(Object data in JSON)
──────────

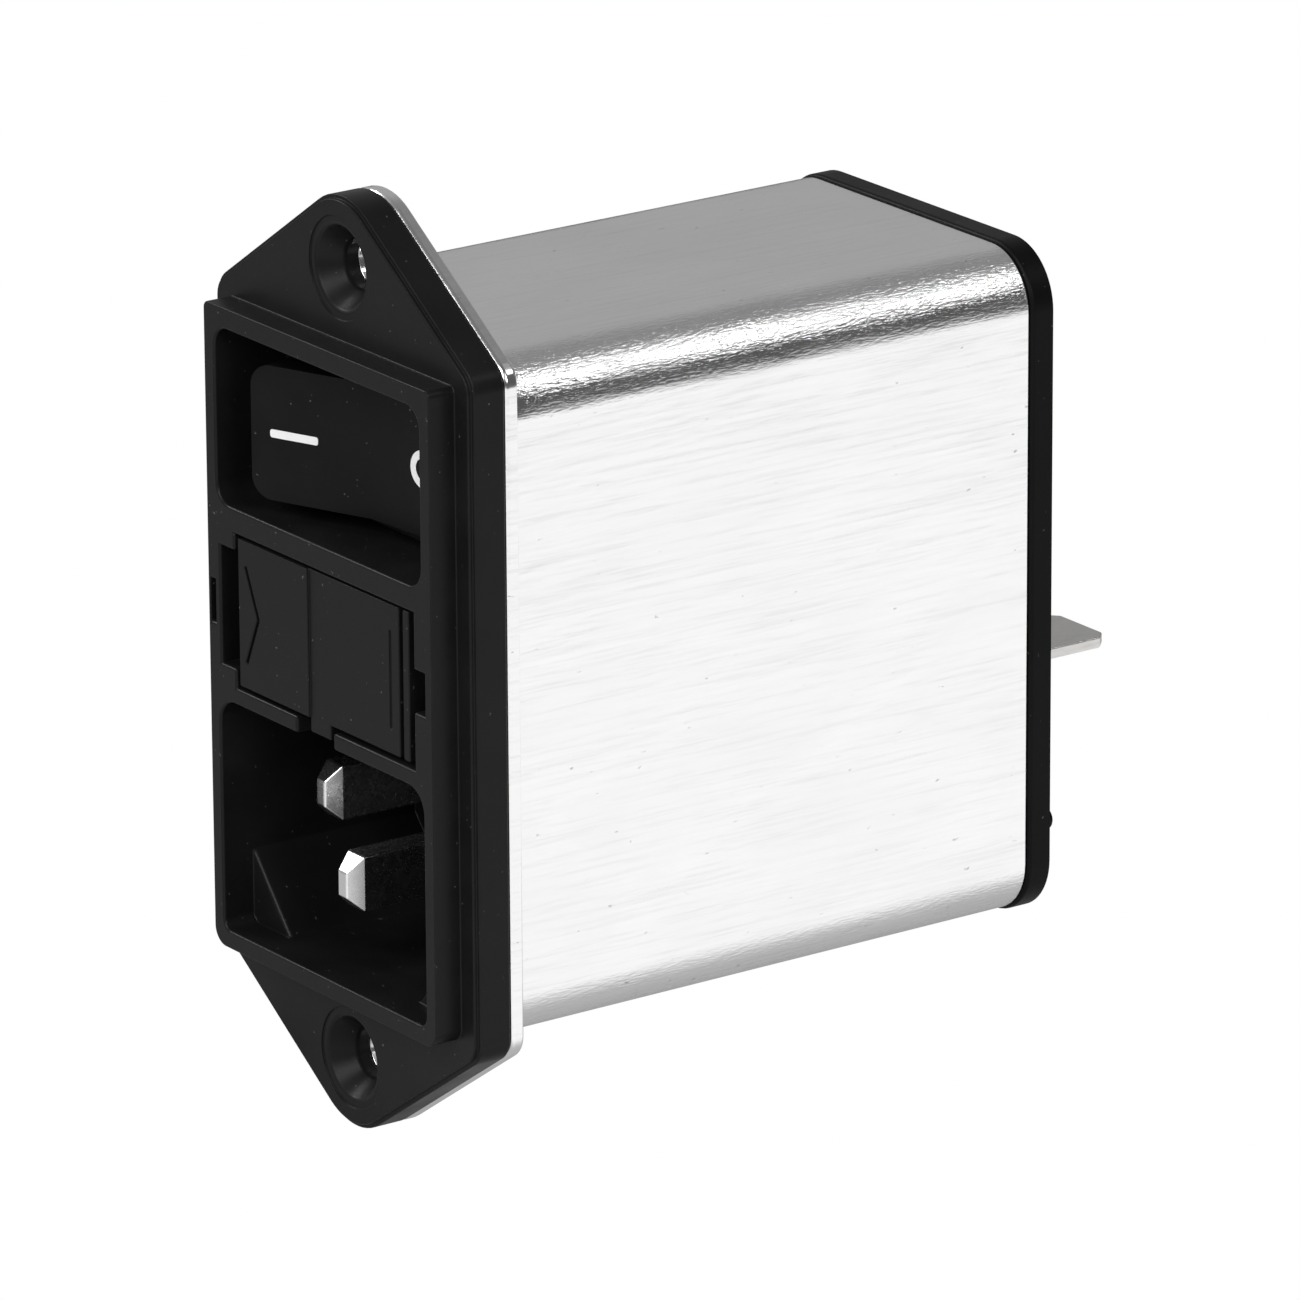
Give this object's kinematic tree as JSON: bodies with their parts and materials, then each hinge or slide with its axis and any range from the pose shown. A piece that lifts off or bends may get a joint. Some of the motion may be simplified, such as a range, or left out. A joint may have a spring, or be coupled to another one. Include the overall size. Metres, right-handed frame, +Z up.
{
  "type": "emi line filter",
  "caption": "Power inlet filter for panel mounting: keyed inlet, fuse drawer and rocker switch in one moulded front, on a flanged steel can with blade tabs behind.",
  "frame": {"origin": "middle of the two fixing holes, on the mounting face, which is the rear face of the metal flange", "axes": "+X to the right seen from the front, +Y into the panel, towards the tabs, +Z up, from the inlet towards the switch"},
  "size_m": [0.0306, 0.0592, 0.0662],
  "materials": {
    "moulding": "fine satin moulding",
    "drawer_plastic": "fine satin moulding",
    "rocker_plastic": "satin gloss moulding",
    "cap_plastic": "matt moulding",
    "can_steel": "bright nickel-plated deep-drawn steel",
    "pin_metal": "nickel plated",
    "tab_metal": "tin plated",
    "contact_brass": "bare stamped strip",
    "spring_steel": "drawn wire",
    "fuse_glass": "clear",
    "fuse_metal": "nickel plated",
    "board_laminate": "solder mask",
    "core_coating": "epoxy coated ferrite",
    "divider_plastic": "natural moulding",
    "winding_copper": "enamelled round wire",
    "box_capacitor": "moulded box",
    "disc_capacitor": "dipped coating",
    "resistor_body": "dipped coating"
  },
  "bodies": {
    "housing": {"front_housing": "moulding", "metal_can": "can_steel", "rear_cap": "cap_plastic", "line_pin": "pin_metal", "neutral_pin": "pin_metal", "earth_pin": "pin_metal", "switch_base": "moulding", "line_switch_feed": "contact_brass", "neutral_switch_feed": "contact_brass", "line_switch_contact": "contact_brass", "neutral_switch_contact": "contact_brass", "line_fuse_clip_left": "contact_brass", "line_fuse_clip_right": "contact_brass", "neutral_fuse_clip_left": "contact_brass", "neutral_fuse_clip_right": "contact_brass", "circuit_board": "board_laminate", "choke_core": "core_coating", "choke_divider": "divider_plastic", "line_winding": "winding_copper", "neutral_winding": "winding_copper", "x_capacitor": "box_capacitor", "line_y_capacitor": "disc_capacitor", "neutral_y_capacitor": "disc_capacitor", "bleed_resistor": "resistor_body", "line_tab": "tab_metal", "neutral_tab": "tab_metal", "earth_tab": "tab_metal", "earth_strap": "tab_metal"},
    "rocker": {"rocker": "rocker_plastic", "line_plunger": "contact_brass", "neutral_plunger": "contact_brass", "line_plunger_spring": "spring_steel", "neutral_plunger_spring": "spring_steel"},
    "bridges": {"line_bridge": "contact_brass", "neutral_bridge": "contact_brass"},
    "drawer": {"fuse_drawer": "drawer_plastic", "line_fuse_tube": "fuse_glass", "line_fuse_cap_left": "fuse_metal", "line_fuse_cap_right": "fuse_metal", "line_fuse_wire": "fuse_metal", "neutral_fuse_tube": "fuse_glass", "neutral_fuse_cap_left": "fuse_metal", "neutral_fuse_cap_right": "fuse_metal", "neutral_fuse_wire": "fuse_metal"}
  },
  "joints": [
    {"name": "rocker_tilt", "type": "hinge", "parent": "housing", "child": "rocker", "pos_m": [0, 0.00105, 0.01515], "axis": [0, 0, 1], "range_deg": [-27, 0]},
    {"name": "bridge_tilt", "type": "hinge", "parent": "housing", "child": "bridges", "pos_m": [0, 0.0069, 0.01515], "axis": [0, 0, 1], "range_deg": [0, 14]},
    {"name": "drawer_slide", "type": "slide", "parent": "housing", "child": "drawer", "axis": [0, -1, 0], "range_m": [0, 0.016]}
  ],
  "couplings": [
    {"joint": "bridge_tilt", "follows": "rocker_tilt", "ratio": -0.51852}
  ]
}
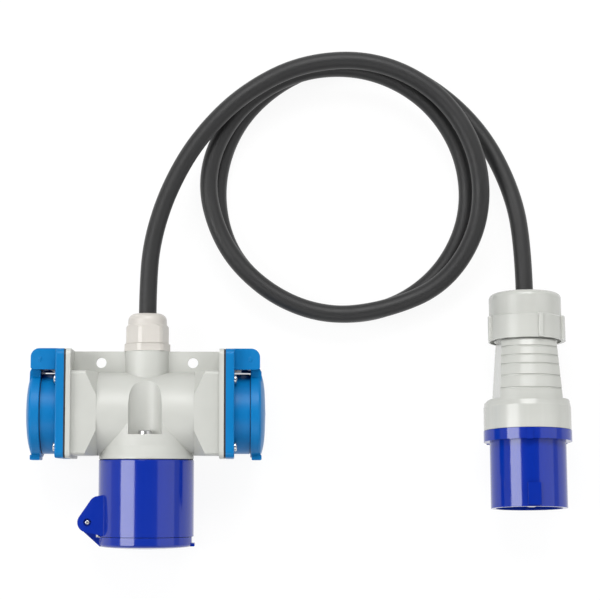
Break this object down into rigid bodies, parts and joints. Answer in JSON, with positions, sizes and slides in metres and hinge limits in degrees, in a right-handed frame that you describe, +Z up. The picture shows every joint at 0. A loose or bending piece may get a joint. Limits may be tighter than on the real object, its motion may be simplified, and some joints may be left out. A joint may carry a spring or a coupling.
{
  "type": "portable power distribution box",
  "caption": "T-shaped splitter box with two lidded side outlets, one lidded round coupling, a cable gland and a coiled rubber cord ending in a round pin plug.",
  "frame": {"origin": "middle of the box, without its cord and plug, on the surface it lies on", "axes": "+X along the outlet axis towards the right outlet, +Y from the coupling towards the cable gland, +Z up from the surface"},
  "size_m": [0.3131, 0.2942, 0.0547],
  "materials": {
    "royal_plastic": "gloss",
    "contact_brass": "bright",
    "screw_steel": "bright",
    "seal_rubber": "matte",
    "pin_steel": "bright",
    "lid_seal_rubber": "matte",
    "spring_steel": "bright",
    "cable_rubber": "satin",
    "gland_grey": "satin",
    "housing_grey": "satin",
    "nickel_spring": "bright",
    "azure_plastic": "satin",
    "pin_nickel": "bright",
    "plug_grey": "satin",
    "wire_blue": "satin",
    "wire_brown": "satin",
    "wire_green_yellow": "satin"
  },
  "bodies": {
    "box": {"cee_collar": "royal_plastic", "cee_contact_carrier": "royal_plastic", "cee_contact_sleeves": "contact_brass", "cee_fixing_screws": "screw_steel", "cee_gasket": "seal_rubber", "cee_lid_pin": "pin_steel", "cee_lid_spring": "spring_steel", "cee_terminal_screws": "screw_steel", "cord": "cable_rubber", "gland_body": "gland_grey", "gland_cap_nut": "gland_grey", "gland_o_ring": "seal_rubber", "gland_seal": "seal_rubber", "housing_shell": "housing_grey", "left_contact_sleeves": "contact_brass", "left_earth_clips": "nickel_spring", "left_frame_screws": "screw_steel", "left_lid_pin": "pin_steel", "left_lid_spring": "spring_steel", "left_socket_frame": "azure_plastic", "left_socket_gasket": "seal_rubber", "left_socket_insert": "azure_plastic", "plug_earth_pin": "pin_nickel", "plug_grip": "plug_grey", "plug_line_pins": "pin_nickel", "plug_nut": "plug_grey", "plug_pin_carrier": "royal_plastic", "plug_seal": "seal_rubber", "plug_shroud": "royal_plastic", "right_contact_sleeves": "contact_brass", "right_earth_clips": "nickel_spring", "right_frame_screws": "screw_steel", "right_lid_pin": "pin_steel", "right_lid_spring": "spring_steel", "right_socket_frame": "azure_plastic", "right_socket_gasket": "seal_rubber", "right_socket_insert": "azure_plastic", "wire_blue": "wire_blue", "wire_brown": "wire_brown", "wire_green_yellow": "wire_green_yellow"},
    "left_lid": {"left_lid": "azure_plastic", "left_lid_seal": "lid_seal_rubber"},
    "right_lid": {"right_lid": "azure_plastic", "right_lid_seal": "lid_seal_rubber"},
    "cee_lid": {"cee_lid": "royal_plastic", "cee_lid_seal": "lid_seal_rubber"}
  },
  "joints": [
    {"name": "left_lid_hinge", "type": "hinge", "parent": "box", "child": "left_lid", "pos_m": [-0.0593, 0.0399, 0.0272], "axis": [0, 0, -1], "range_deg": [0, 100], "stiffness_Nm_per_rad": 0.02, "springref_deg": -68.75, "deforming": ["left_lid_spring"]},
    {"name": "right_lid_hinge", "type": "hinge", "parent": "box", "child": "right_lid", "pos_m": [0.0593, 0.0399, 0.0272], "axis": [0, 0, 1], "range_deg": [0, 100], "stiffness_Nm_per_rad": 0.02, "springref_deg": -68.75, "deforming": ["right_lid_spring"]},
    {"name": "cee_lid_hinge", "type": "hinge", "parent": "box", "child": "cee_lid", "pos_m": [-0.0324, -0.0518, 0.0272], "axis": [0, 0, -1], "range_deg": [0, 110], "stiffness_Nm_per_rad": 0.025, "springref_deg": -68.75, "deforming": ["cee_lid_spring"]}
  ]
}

──────────

## Task instructions
Copy all of the material word for word.

## Answer to this exercise
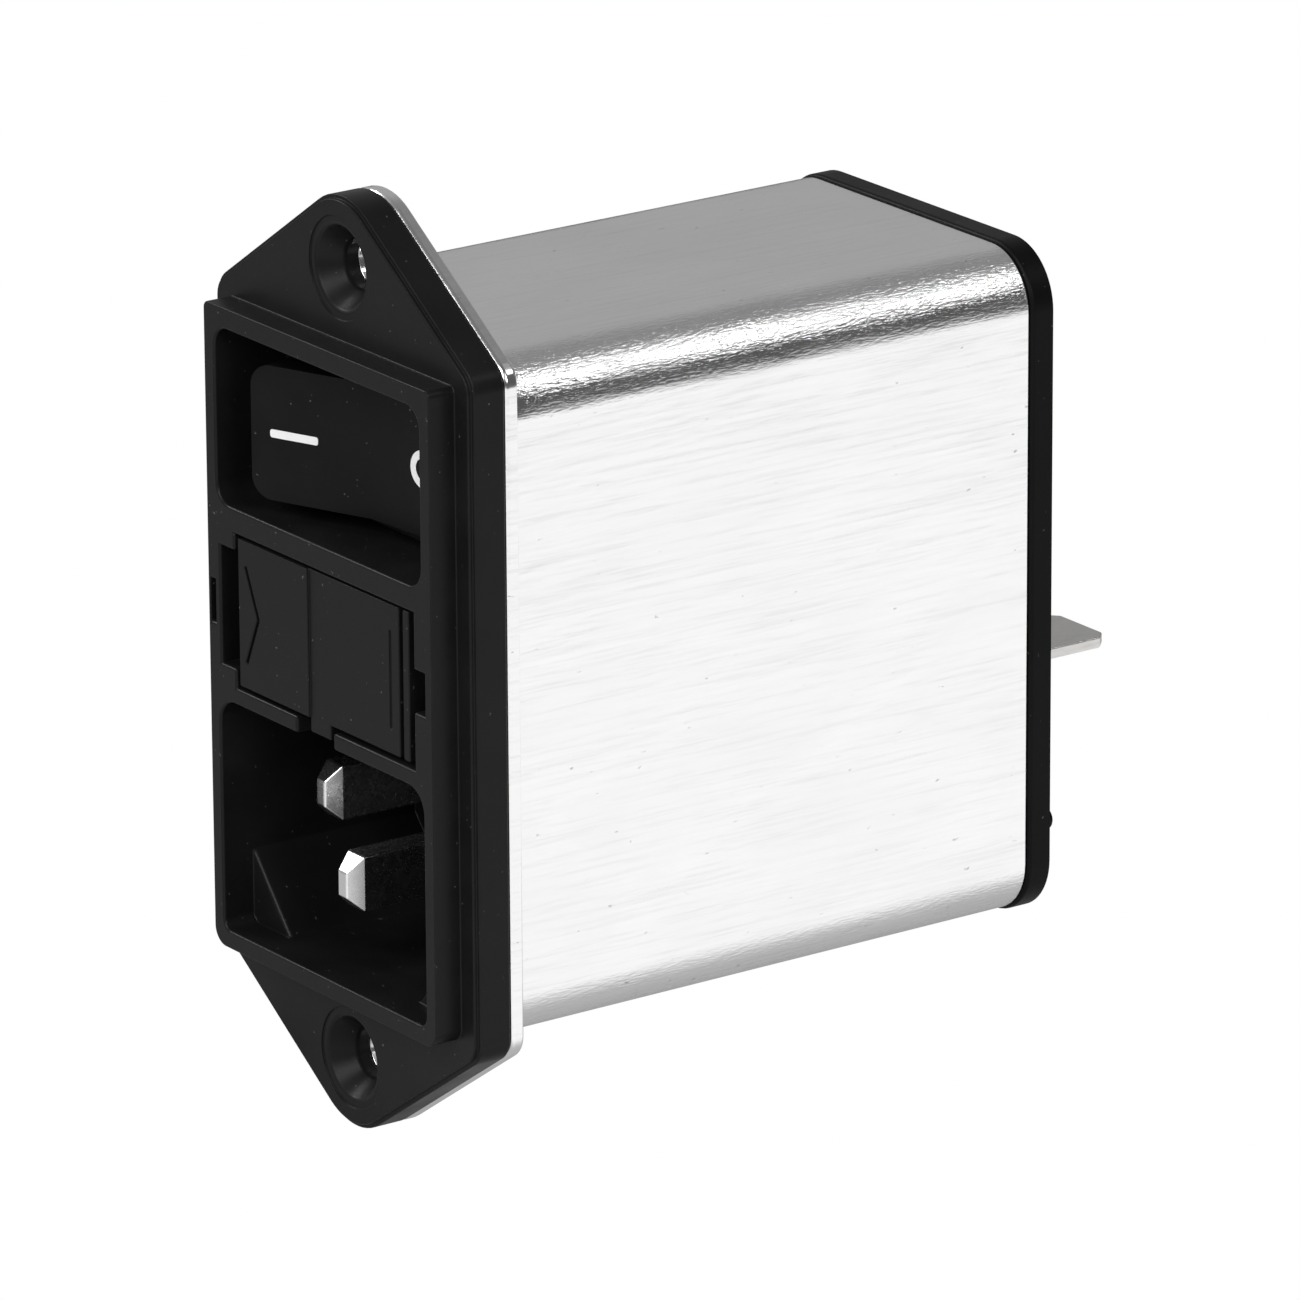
Give this object's kinematic tree as JSON: bodies with their parts and materials, then each hinge or slide with its axis and any range from the pose shown. A piece that lifts off or bends may get a joint. Some of the motion may be simplified, such as a range, or left out. A joint may have a spring, or be coupled to another one. Include the overall size. Metres, right-handed frame, +Z up.
{
  "type": "emi line filter",
  "caption": "Power inlet filter for panel mounting: keyed inlet, fuse drawer and rocker switch in one moulded front, on a flanged steel can with blade tabs behind.",
  "frame": {"origin": "middle of the two fixing holes, on the mounting face, which is the rear face of the metal flange", "axes": "+X to the right seen from the front, +Y into the panel, towards the tabs, +Z up, from the inlet towards the switch"},
  "size_m": [0.0306, 0.0592, 0.0662],
  "materials": {
    "moulding": "fine satin moulding",
    "drawer_plastic": "fine satin moulding",
    "rocker_plastic": "satin gloss moulding",
    "cap_plastic": "matt moulding",
    "can_steel": "bright nickel-plated deep-drawn steel",
    "pin_metal": "nickel plated",
    "tab_metal": "tin plated",
    "contact_brass": "bare stamped strip",
    "spring_steel": "drawn wire",
    "fuse_glass": "clear",
    "fuse_metal": "nickel plated",
    "board_laminate": "solder mask",
    "core_coating": "epoxy coated ferrite",
    "divider_plastic": "natural moulding",
    "winding_copper": "enamelled round wire",
    "box_capacitor": "moulded box",
    "disc_capacitor": "dipped coating",
    "resistor_body": "dipped coating"
  },
  "bodies": {
    "housing": {"front_housing": "moulding", "metal_can": "can_steel", "rear_cap": "cap_plastic", "line_pin": "pin_metal", "neutral_pin": "pin_metal", "earth_pin": "pin_metal", "switch_base": "moulding", "line_switch_feed": "contact_brass", "neutral_switch_feed": "contact_brass", "line_switch_contact": "contact_brass", "neutral_switch_contact": "contact_brass", "line_fuse_clip_left": "contact_brass", "line_fuse_clip_right": "contact_brass", "neutral_fuse_clip_left": "contact_brass", "neutral_fuse_clip_right": "contact_brass", "circuit_board": "board_laminate", "choke_core": "core_coating", "choke_divider": "divider_plastic", "line_winding": "winding_copper", "neutral_winding": "winding_copper", "x_capacitor": "box_capacitor", "line_y_capacitor": "disc_capacitor", "neutral_y_capacitor": "disc_capacitor", "bleed_resistor": "resistor_body", "line_tab": "tab_metal", "neutral_tab": "tab_metal", "earth_tab": "tab_metal", "earth_strap": "tab_metal"},
    "rocker": {"rocker": "rocker_plastic", "line_plunger": "contact_brass", "neutral_plunger": "contact_brass", "line_plunger_spring": "spring_steel", "neutral_plunger_spring": "spring_steel"},
    "bridges": {"line_bridge": "contact_brass", "neutral_bridge": "contact_brass"},
    "drawer": {"fuse_drawer": "drawer_plastic", "line_fuse_tube": "fuse_glass", "line_fuse_cap_left": "fuse_metal", "line_fuse_cap_right": "fuse_metal", "line_fuse_wire": "fuse_metal", "neutral_fuse_tube": "fuse_glass", "neutral_fuse_cap_left": "fuse_metal", "neutral_fuse_cap_right": "fuse_metal", "neutral_fuse_wire": "fuse_metal"}
  },
  "joints": [
    {"name": "rocker_tilt", "type": "hinge", "parent": "housing", "child": "rocker", "pos_m": [0, 0.00105, 0.01515], "axis": [0, 0, 1], "range_deg": [-27, 0]},
    {"name": "bridge_tilt", "type": "hinge", "parent": "housing", "child": "bridges", "pos_m": [0, 0.0069, 0.01515], "axis": [0, 0, 1], "range_deg": [0, 14]},
    {"name": "drawer_slide", "type": "slide", "parent": "housing", "child": "drawer", "axis": [0, -1, 0], "range_m": [0, 0.016]}
  ],
  "couplings": [
    {"joint": "bridge_tilt", "follows": "rocker_tilt", "ratio": -0.51852}
  ]
}
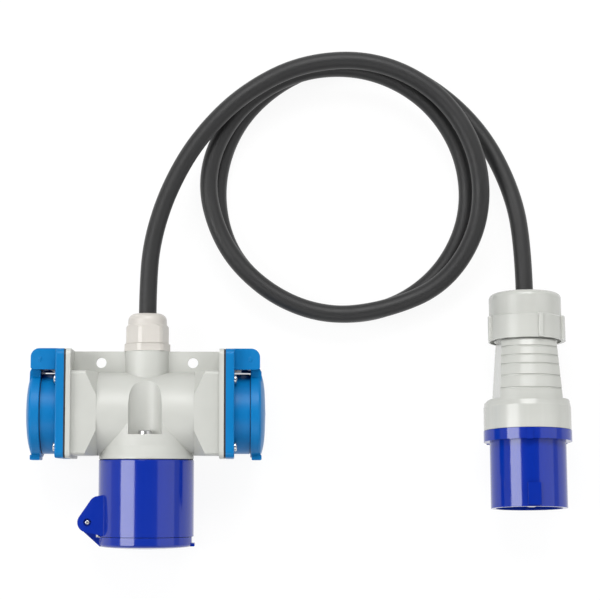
Break this object down into rigid bodies, parts and joints. Answer in JSON, with positions, sizes and slides in metres and hinge limits in degrees, in a right-handed frame that you describe, +Z up. The picture shows every joint at 0. A loose or bending piece may get a joint. Limits may be tighter than on the real object, its motion may be simplified, and some joints may be left out. A joint may carry a spring or a coupling.
{
  "type": "portable power distribution box",
  "caption": "T-shaped splitter box with two lidded side outlets, one lidded round coupling, a cable gland and a coiled rubber cord ending in a round pin plug.",
  "frame": {"origin": "middle of the box, without its cord and plug, on the surface it lies on", "axes": "+X along the outlet axis towards the right outlet, +Y from the coupling towards the cable gland, +Z up from the surface"},
  "size_m": [0.3131, 0.2942, 0.0547],
  "materials": {
    "royal_plastic": "gloss",
    "contact_brass": "bright",
    "screw_steel": "bright",
    "seal_rubber": "matte",
    "pin_steel": "bright",
    "lid_seal_rubber": "matte",
    "spring_steel": "bright",
    "cable_rubber": "satin",
    "gland_grey": "satin",
    "housing_grey": "satin",
    "nickel_spring": "bright",
    "azure_plastic": "satin",
    "pin_nickel": "bright",
    "plug_grey": "satin",
    "wire_blue": "satin",
    "wire_brown": "satin",
    "wire_green_yellow": "satin"
  },
  "bodies": {
    "box": {"cee_collar": "royal_plastic", "cee_contact_carrier": "royal_plastic", "cee_contact_sleeves": "contact_brass", "cee_fixing_screws": "screw_steel", "cee_gasket": "seal_rubber", "cee_lid_pin": "pin_steel", "cee_lid_spring": "spring_steel", "cee_terminal_screws": "screw_steel", "cord": "cable_rubber", "gland_body": "gland_grey", "gland_cap_nut": "gland_grey", "gland_o_ring": "seal_rubber", "gland_seal": "seal_rubber", "housing_shell": "housing_grey", "left_contact_sleeves": "contact_brass", "left_earth_clips": "nickel_spring", "left_frame_screws": "screw_steel", "left_lid_pin": "pin_steel", "left_lid_spring": "spring_steel", "left_socket_frame": "azure_plastic", "left_socket_gasket": "seal_rubber", "left_socket_insert": "azure_plastic", "plug_earth_pin": "pin_nickel", "plug_grip": "plug_grey", "plug_line_pins": "pin_nickel", "plug_nut": "plug_grey", "plug_pin_carrier": "royal_plastic", "plug_seal": "seal_rubber", "plug_shroud": "royal_plastic", "right_contact_sleeves": "contact_brass", "right_earth_clips": "nickel_spring", "right_frame_screws": "screw_steel", "right_lid_pin": "pin_steel", "right_lid_spring": "spring_steel", "right_socket_frame": "azure_plastic", "right_socket_gasket": "seal_rubber", "right_socket_insert": "azure_plastic", "wire_blue": "wire_blue", "wire_brown": "wire_brown", "wire_green_yellow": "wire_green_yellow"},
    "left_lid": {"left_lid": "azure_plastic", "left_lid_seal": "lid_seal_rubber"},
    "right_lid": {"right_lid": "azure_plastic", "right_lid_seal": "lid_seal_rubber"},
    "cee_lid": {"cee_lid": "royal_plastic", "cee_lid_seal": "lid_seal_rubber"}
  },
  "joints": [
    {"name": "left_lid_hinge", "type": "hinge", "parent": "box", "child": "left_lid", "pos_m": [-0.0593, 0.0399, 0.0272], "axis": [0, 0, -1], "range_deg": [0, 100], "stiffness_Nm_per_rad": 0.02, "springref_deg": -68.75, "deforming": ["left_lid_spring"]},
    {"name": "right_lid_hinge", "type": "hinge", "parent": "box", "child": "right_lid", "pos_m": [0.0593, 0.0399, 0.0272], "axis": [0, 0, 1], "range_deg": [0, 100], "stiffness_Nm_per_rad": 0.02, "springref_deg": -68.75, "deforming": ["right_lid_spring"]},
    {"name": "cee_lid_hinge", "type": "hinge", "parent": "box", "child": "cee_lid", "pos_m": [-0.0324, -0.0518, 0.0272], "axis": [0, 0, -1], "range_deg": [0, 110], "stiffness_Nm_per_rad": 0.025, "springref_deg": -68.75, "deforming": ["cee_lid_spring"]}
  ]
}